* _AIM OF THE TASK_:
Wherever the string "Blender" appears, copy the whole line.

---------- GIVEN DATA ----------

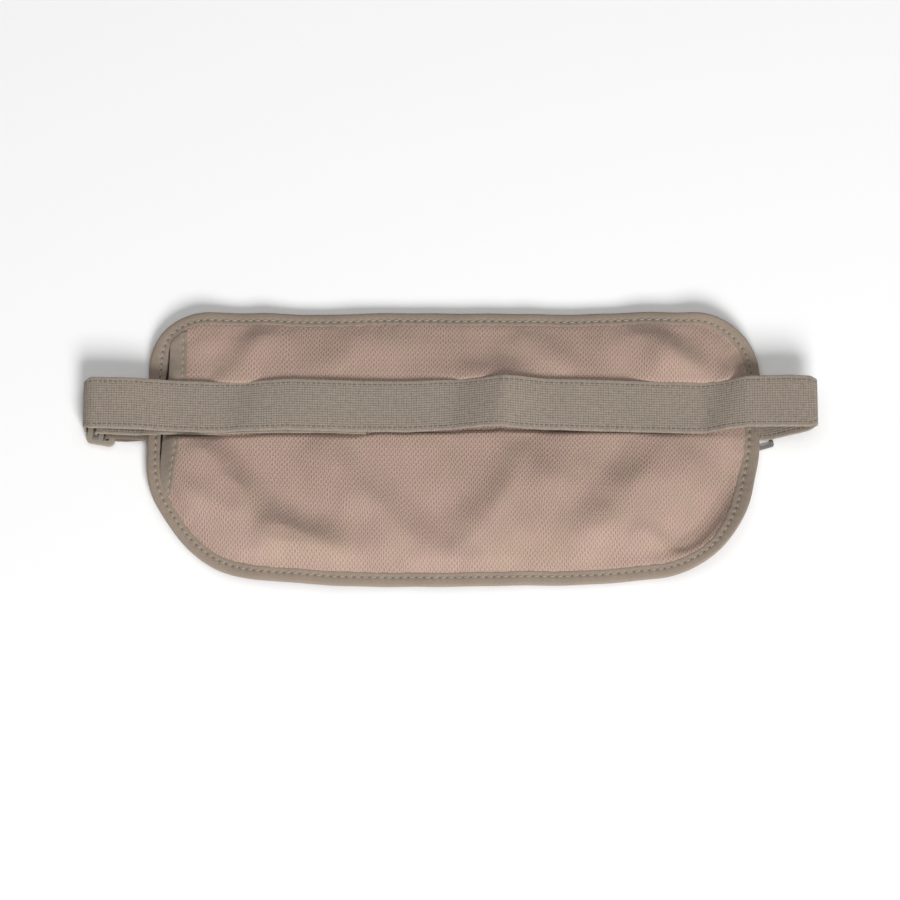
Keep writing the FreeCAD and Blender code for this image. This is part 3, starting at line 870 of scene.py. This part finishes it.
def webbing_section():
    """Section of the elastic: across and through, once round, with rounded selvedges."""
    half = BELT_WIDTH / 2
    thick = BELT_THICK / 2
    across = np.linspace(-half + SELVEDGE, half - SELVEDGE, 27)
    groove = 0.10 * bell(abs(across) - half + SEWN_ROW, 0.5)
    upper = list(zip(across, thick * (1 - groove)))
    turn = np.linspace(math.pi / 2, -math.pi / 2, 7)[1:-1]
    right = [(half - SELVEDGE + SELVEDGE * math.cos(t), thick * math.sin(t)) for t in turn]
    lower = [(a, -z) for a, z in reversed(upper)]
    left = [(-a, -z) for a, z in right]
    return np.array(upper + right + lower + left)


def askew(path, across):
    """How much each point of the belt's top run is raised by its lean and its twists."""
    x = path[:, 0]
    run = np.gradient(x)
    slope = np.gradient(path[:, 2]) / np.where(abs(run) < 1e-3, -1e-3, run)
    on_top = smooth_step((path[:, 2] - 9.0) / 0.6)
    on_top *= smooth_step((x + 135) / 10) * smooth_step((160 - x) / 10)
    lean = LEAN * bell(x - LEAN_X, LEAN_REACH)
    tilt = -lean * np.clip(slope, -0.6, 0.6)
    for middle, half, turn in BELT_TWISTS:
        tilt += turn * bell(x - middle, half)
    return (tilt * on_top)[:, None] * across[None, :]


def webbing(name, corners, node, look, ripple=0.0):
    """A strip of webbing along a route. With ripple, it leans, twists and waves a little."""
    s, path, turns = even_route(corners, 0.9)
    ways = unit(np.diff(path, axis=0))
    forward = unit(np.vstack([ways[:1], ways[:-1] + ways[1:], ways[-1:]]))
    a = np.radians(turns)
    across = np.column_stack([-np.sin(a), np.cos(a), 0 * a])
    up = unit(np.cross(forward, across))
    section = webbing_section()
    edge = wander_along(s, 9.0, 11.0)
    to_fold = np.minimum(path[:, 0] - path[:, 0].min(), path[:, 0].max() - path[:, 0])
    narrowed = 1 - FOLD_NARROWING * (ripple > 0) * bell(to_fold, FOLD_CORNER)
    width = section[:, 0] * narrowed[:, None]
    width += np.sign(section[:, 0]) * 0.12 * edge[:, None] * ripple
    points = path[:, None] + width[..., None] * across[:, None] + section[:, 1:] * up[:, None]
    points[..., 2] += askew(path, section[:, 0]) * (ripple > 0)
    faces = capped_tube(len(s), len(section))
    lay = grid_of(s[:, None], section[:, 0])
    piece = make_piece(name, points.reshape(-1, 3), faces, lay, look, [node])


def belt():
    elastic = woven_webbing("elastic_webbing", WEBBING_COLOUR)
    webbing("belt_elastic", BELT_ROUTE, "belt_strap", elastic, 1.0)
    # The tab's webbing is coloured darker as painted shade, for the shadow of the belt's run that lies
    # above it.
    shaded_tab_look = woven_webbing("tab_webbing_painted_shade", TAB_SHADED_COLOUR)
    webbing("belt_tab_webbing", TAB_ROUTE, "belt_tab", shaded_tab_look)


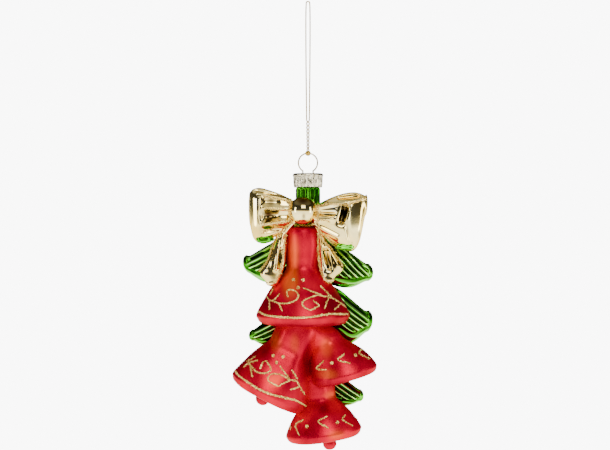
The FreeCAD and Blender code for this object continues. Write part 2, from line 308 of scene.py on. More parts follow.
def green_mirror():
    """Bright green lacquer over silvering."""
    s = Shader("green_mirror")
    s.set(Metallic=1.0, Specular_Tint=(0.55, 0.95, 0.40, 1))
    colour = s.ramp(s.noise(120, 2.0), [(0.35, (0.010, 0.14, 0.001)), (0.65, (0.12, 0.52, 0.02))])
    # painted shade (near black) in the needle valleys and painted highlights (pale green) on the ridges
    colour = s.mixed_with_painted_light(colour, (0.002, 0.016, 0.0005), (0.45, 0.90, 0.20))
    s.link(colour, s.bsdf.inputs["Base Color"])
    s.vary_roughness(s.noise(900, 3.0), 0.05, 0.12)
    s.bump(s.noise(420, 2.0), 0.10, 0.2)
    return s.material


def gold_mirror():
    """Pale gold lacquer over silvering, with painted shade (dark brown) in the folds and pockets and
    painted highlights in places.
    """
    s = Shader("gold_mirror")
    s.set(Metallic=1.0, Specular_Tint=(1.0, 0.82, 0.40, 1))
    colour = s.ramp(s.noise(90, 2.0), [(0.35, (0.86, 0.60, 0.14)), (0.65, (0.97, 0.80, 0.34))])
    colour = s.mixed_with_painted_light(colour, (0.035, 0.014, 0.004), (1.0, 0.92, 0.66))
    s.link(colour, s.bsdf.inputs["Base Color"])
    s.vary_roughness(s.noise(900, 3.0), 0.05, 0.13)
    s.bump(s.noise(300, 2.0), 0.15, 0.25)
    return s.material


def gold_glitter():
    s = Shader("gold_glitter")
    s.set(Metallic=0.55, Roughness=0.30)
    colour = s.ramp(s.noise(2500, 2.0), [(0.38, (0.34, 0.19, 0.02)), (0.58, (1.0, 0.76, 0.22))])
    s.link(colour, s.bsdf.inputs["Base Color"])
    return s.material


def silver_cap():
    """Thin stamped sheet, warm silver and finely crinkled down its skirt."""
    s = Shader("silver_cap")
    s.set(Metallic=1.0)
    colour = s.ramp(s.noise(700, 3.0), [(0.35, (0.30, 0.26, 0.16)), (0.65, (0.78, 0.71, 0.50))])
    s.link(colour, s.bsdf.inputs["Base Color"])
    s.vary_roughness(s.noise(1600, 3.0), 0.14, 0.28)
    s.bump(s.noise(1100, 3.0, (1, 1, 0.4)), 0.8, 0.5)
    return s.material


def hanger_steel():
    s = Shader("hanger_wire")
    s.set(Metallic=1.0)
    colour = s.ramp(s.noise(900, 2.0), [(0.35, (0.34, 0.24, 0.10)), (0.65, (0.74, 0.60, 0.32))])
    s.link(colour, s.bsdf.inputs["Base Color"])
    s.vary_roughness(s.noise(2200, 2.0), 0.12, 0.26)
    s.bump(s.noise(2600, 2.0, (0.2, 1, 1)), 0.08, 0.04)
    return s.material


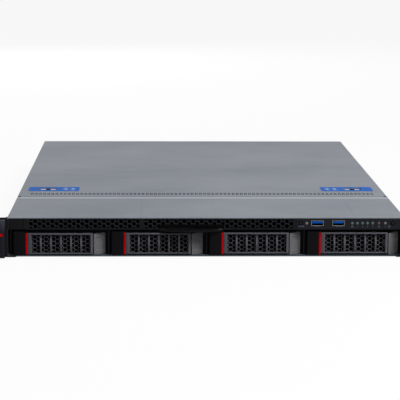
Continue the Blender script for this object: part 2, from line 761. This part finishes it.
def folded_outline(x0, x1, top):
    """The section of a folded sheet: flat on top, with a rounded fold and a flange at each side."""
    steps = [i * math.pi / 8 for i in range(5)]
    right = [(x1 - FOLD + FOLD * math.sin(a), top - FOLD + FOLD * math.cos(a)) for a in steps]
    left = [(x0 + FOLD - FOLD * math.sin(a), top - FOLD + FOLD * math.cos(a)) for a in reversed(steps)]
    inside = [(x1, top - FLANGE), (x1 - SHEET, top - FLANGE), (x1 - SHEET, top - SHEET),
              (x0 + SHEET, top - SHEET), (x0 + SHEET, top - FLANGE), (x0, top - FLANGE)]
    return right + inside + left


def top_plate():
    """The fixed plate over the front, folded down at its sides."""
    low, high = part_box("front_top_plate")
    bm = bmesh.new()
    prism(bm, folded_outline(low.x, high.x, high.z), 1, low.y, high.y)
    mesh = coated(bm, "top_plate", "top")
    piece("top_plate", mesh, "chassis", "zinc_steel", ["front_top_plate"], 0.25 * MM, 2, 50.0)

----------

* _RESULT_:
Keep writing the FreeCAD and Blender code for this image. This is part 3, starting at line 870 of scene.py. This part finishes it.
The FreeCAD and Blender code for this object continues. Write part 2, from line 308 of scene.py on. More parts follow.
Continue the Blender script for this object: part 2, from line 761. This part finishes it.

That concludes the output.